Given the current measurements, weights, cg and mast angle, I want to predict what a change in weight (movement of items) would do to the mast angle. I'm not concerned with CG y axis movement, just x axis movement.
For example, current mast angle is x and my rear keel with the rudder and stab are to be shortened by 12". That will shift the CG forward and change the mast angle, but by how much and will I need to change the rotor head cheek plates.
It's easier to do the calculation and get an idea as opposed to loading up the gyro and traveling to a place to do a hang test, which I would do anyway. It's just easier to fly to the location of the hang test than to trailer.
It's a statics problem and it has been a while since I did that stuff.
 
what you are looking for is how to do a wieght and balance for any aircraft.Look it up in any pilot handbook.basically pick any point (some like the very front so that there is no negatives) multiply the weight by distance from that point .Remember if you are moving the tail closer to centre you are reducing its leverage or effectivness, never a good idea.
 
It's not just weight and balance for any aircraft because any fixed wing doesn't hang like a pendulum. Now translate that into a mast angle change.

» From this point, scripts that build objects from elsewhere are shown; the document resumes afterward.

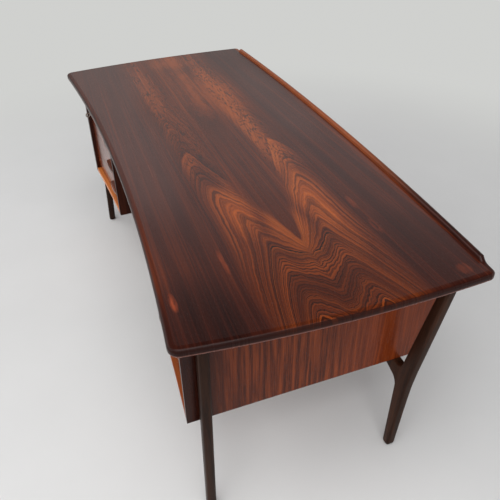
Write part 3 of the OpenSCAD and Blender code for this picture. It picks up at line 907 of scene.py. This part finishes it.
@dataclass(frozen=True)
class Felt(Finish):
    """Pressed felt of the glides."""

    deep: Colour = srgb(38, 33, 30)
    raised: Colour = srgb(84, 76, 70)

    FIBRE_RATE: ClassVar[float] = 900.0
    FIBRE_DEPTH: ClassVar[float] = 0.0003

    def surface(self, bench: Bench) -> dict[str, Feed]:
        """Draws matted fibres.

        Args:
            bench: The node tree.

        Returns:
            The shader's inputs.
        """
        x, y, z = bench.point()
        fibres = bench.noise(bench.join(x, y, z), self.FIBRE_RATE, 4.0, 0.7)
        colour = bench.mix(fibres, self.deep, self.raised)
        return {"Base Color": colour, "Normal": bench.bump(fibres, self.FIBRE_DEPTH, 0.8)}


@dataclass(frozen=True)
class Softening:
    """Modifiers that smooth a CAD piece's shading and ease its sharp arrises.

    ease is the arrises' width in metres, sharp the least angle of an arris, flat the greatest angle
    between two triangles of one plane and merge the distance at which corners count as one.
    """

    ease: float = 0.0008
    sharp: float = math.radians(32)
    flat: float = math.radians(0.6)
    merge: float = 0.00001
    segments: int = 2

    def shading_group(self) -> bpy.types.NodeTree:
        """Builds the geometry nodes that join a mesh's split corners and smooth its shallow edges.

        Returns:
            The node group.
        """
        made = bpy.data.node_groups.get("smooth_shading")
        if made is not None:
            return made
        made = bpy.data.node_groups.new("smooth_shading", "GeometryNodeTree")
        made.interface.new_socket("Geometry", in_out="INPUT", socket_type="NodeSocketGeometry")
        made.interface.new_socket("Geometry", in_out="OUTPUT", socket_type="NodeSocketGeometry")
        bench = Bench(made)
        whole = bench.node("NodeGroupInput")
        joined = bench.node("GeometryNodeMergeByDistance",
                            inputs={"Geometry": whole, "Distance": self.merge})
        plain = bench.node("GeometryNodeRemoveAttribute",
                           inputs={"Geometry": joined, "Name": "custom_normal"})
        soft = bench.node("GeometryNodeSetShadeSmooth", {"domain": "FACE"},
                          {"Geometry": plain, "Shade Smooth": True})
        angle = bench.node("GeometryNodeInputMeshEdgeAngle")
        turn = bench.node("ShaderNodeMath", {"operation": "GREATER_THAN"}, {0: angle, 1: self.sharp})
        crisp = bench.node("GeometryNodeSetShadeSmooth", {"domain": "EDGE"},
                           {"Geometry": soft, "Selection": turn, "Shade Smooth": False})
        bench.node("NodeGroupOutput", inputs={0: crisp})
        return made

    def apply(self, piece: bpy.types.Object, eased: bool) -> None:
        """Adds the modifiers to a piece.

        Args:
            piece: The CAD piece.
            eased: Whether its sharp arrises are eased as well.
        """
        shading = piece.modifiers.new("shading", "NODES")
        shading.node_group = self.shading_group()
        if not eased:
            return
        flats = piece.modifiers.new("flats", "DECIMATE")
        flats.decimate_type = "DISSOLVE"
        flats.angle_limit = self.flat
        easing = piece.modifiers.new("easing", "BEVEL")
        easing.width = self.ease
        easing.segments = self.segments
        easing.limit_method = "ANGLE"
        easing.angle_limit = self.sharp
        easing.harden_normals = True
        easing.use_clamp_overlap = True


@dataclass
class Assembly:
    """A group of CAD pieces that are dressed together."""

    softening: Softening = field(default_factory=Softening)

    def dress(self, node: str, finish: Finish, eased: bool = True) -> None:
        """Gives a CAD piece its finish and smooth shading.

        Args:
            node: The piece's name.
            finish: Its finish.
            eased: Whether its sharp arrises are eased.
        """
        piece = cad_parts[node]
        material = finish.material()
        for place in piece.material_slots:
            place.material = material
        self.softening.apply(piece, eased)
        log.info("%s: %s", node, finish.name)

    def build(self) -> None:
        """Dresses every piece of the assembly."""
        raise NotImplementedError


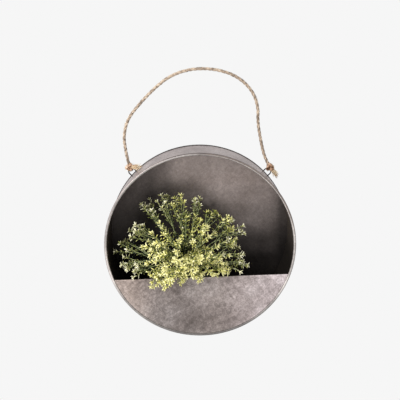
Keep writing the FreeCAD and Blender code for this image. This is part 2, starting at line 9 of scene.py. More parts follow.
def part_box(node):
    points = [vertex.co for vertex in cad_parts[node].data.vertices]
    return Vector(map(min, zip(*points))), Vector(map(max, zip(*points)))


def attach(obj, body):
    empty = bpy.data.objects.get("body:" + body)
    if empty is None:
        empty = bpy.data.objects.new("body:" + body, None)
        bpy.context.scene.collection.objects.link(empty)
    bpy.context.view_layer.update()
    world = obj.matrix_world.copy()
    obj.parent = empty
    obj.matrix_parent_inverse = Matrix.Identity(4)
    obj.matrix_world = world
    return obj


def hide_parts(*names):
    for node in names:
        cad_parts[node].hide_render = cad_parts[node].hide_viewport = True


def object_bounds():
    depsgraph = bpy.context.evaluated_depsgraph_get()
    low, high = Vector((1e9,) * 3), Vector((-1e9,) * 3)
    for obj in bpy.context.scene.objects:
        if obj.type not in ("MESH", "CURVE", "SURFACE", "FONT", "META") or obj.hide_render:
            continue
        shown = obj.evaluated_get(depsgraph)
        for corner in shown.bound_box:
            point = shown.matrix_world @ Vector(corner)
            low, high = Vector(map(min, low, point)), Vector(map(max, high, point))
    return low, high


# A round sheet-metal wall planter with a rope handle and a leafy artificial plant.
# Metres, +Z up, the open front faces -Y, the wall is the plane y = 0.

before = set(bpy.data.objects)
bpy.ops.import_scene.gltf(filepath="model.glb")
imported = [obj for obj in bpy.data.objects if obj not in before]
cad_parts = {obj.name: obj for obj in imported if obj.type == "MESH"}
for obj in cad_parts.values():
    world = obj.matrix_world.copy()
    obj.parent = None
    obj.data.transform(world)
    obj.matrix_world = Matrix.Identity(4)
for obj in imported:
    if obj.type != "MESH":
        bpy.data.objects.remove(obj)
cad_low, cad_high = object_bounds()
MM = 0.001

# ---------------------------------------------------------------- sizes, as in the part's source
BAND_OUTER = 176.0 * MM
SHEET = 0.8 * MM
BAND_INNER = BAND_OUTER - SHEET
DRUM_DEPTH = 100.0 * MM
BEAD_BORE = 1.7 * MM
BEAD_OUTER = BEAD_BORE + SHEET
BEAD_Y = BEAD_OUTER - DRUM_DEPTH
BEAD_RING = BAND_INNER + BEAD_OUTER
CURL_TURN = math.radians(290)
LAP_LENGTH = 14.0 * MM
PLATE_FLANGE = 6.0 * MM
PLATE_PLAY = 0.15 * MM
PLATE_CORNER = 1.2 * MM
LOOP_WIRE = 1.2 * MM
LOOP_SPAN = 13.0 * MM
LOOP_RISE = 12.5 * MM
LOOP_SETBACK = 12.0 * MM
LOOP_FOOT = 5.0 * MM
LOOP_BEND = 2.6 * MM
HOLE_PLAY = 0.25 * MM
LOOP_ANGLES = {"left": math.radians(180 - 45.8), "right": math.radians(41.8)}
ROPE_DIAMETER = 6.0 * MM
KNOT_RISE = 4.0 * MM
KNOT_RADIUS = 8.25 * MM
ROPE_INSIDE_KNOT = 2.0 * MM
TAILS = {"left": Vector((23.5, -13.0, 6.5)) * MM, "right": Vector((14.0, -2.0, -13.5)) * MM}

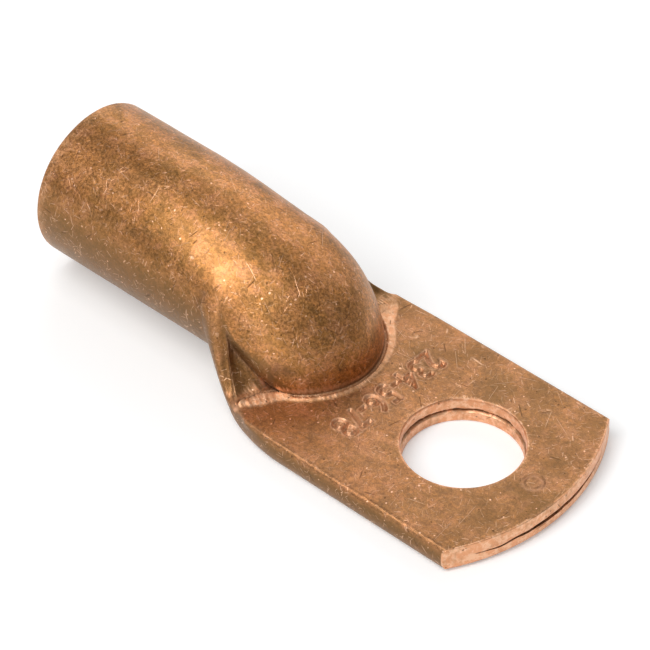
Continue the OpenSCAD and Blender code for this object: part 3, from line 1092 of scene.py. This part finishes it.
# the plain pale stage
stageSet = {"floorColour": (0.84, 0.84, 0.84), "size": 4.0, "ambient": 0.34, "glow": 0.24}
bm = bmesh.new()
bmesh.ops.create_grid(bm, x_segments=1, y_segments=1, size=stageSet["size"])
bmesh.ops.translate(bm, verts=bm.verts, vec=(0, 0, -0.00002))
floor = toObject(bm, "floor")
paper = bpy.data.materials.new("palePaper")
paper.use_nodes = True
tree = paper.node_tree
sheet = tree.nodes["Principled BSDF"]
sheet.inputs["Base Color"].default_value = (*stageSet["floorColour"], 1)
sheet.inputs["Roughness"].default_value = 0.9
sheet.inputs["Emission Color"].default_value = (1, 1, 1, 1)
path = tree.nodes.new("ShaderNodeLightPath")
seen = maths(tree, "MAXIMUM", path.outputs["Is Camera Ray"], path.outputs["Is Glossy Ray"])
seen = maths(tree, "MAXIMUM", seen, path.outputs["Is Transmission Ray"])
tree.links.new(maths(tree, "MULTIPLY", seen, stageSet["glow"]), sheet.inputs["Emission Strength"])
floor.data.materials.append(paper)

world = bpy.data.worlds.new("studio")
bpy.context.scene.world = world
world.use_nodes = True
tree = world.node_tree
tree.nodes.clear()
sky = tree.nodes.new("ShaderNodeBackground")
out = tree.nodes.new("ShaderNodeOutputWorld")
sky.inputs["Strength"].default_value = stageSet["ambient"]
tree.links.new(sky.outputs[0], out.inputs[0])

lamps = [
    {"name": "key", "from": (-0.10, -0.56, 0.82), "away": 0.62, "size": (0.25, 0.46), "watts": 2.3},
    {"name": "side", "from": (0.38, -0.85, 0.30), "away": 0.60, "size": (0.18, 0.20), "watts": 0.5},
    {"name": "rear", "from": (-0.30, 0.78, 0.55), "away": 0.65, "size": (0.70, 0.45), "watts": 1.5},
    {"name": "top", "from": (0.02, -0.12, 1.0), "away": 0.70, "size": (0.24, 0.24), "watts": 0.75},
]
for lamp in lamps:
    light = bpy.data.lights.new(lamp["name"], "AREA")
    light.shape = "RECTANGLE"
    light.size, light.size_y = lamp["size"]
    light.energy = lamp["watts"]
    obj = bpy.data.objects.new(lamp["name"], light)
    obj.location = Vector((-0.027, 0, 0.008)) + Vector(lamp["from"]).normalized() * lamp["away"]
    obj.rotation_euler = (Vector((-0.02, 0, 0.005)) - obj.location).to_track_quat("-Z", "Y").to_euler()
    bpy.context.scene.collection.objects.link(obj)

camera = bpy.data.objects.new("camera", bpy.data.cameras.new("camera"))
bpy.context.scene.collection.objects.link(camera)
camera.location = (0.2205, -0.2610, 0.3340)
camera.rotation_euler = Euler((radians(47.939), radians(0.795), radians(42.612)))
camera.data.lens = 191.16
camera.data.sensor_width = 36
camera.data.clip_start = 0.01
bpy.context.scene.camera = camera
bpy.context.scene.view_settings.view_transform = "Standard"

The rudder movement is by specification. Currently it is set for having a nose pod of which I no longer have, so the new position is for a configuration with just an instrument pod.
 
Let B equal the weight of the ballast you are moving.

Let GFW equal the gross frame weight (loaded weight of the gyro, less the weight of the rotor)

Let H equal the distance between the aircraft's CG and the teeter bolt in the initial configuration.

Let d equal the horizontal distance that you move B.

The distance you move the CG when you move B is (B/GFW) x d. Call that smaller distance D.

The change in dangle angle will be arc tan D/H.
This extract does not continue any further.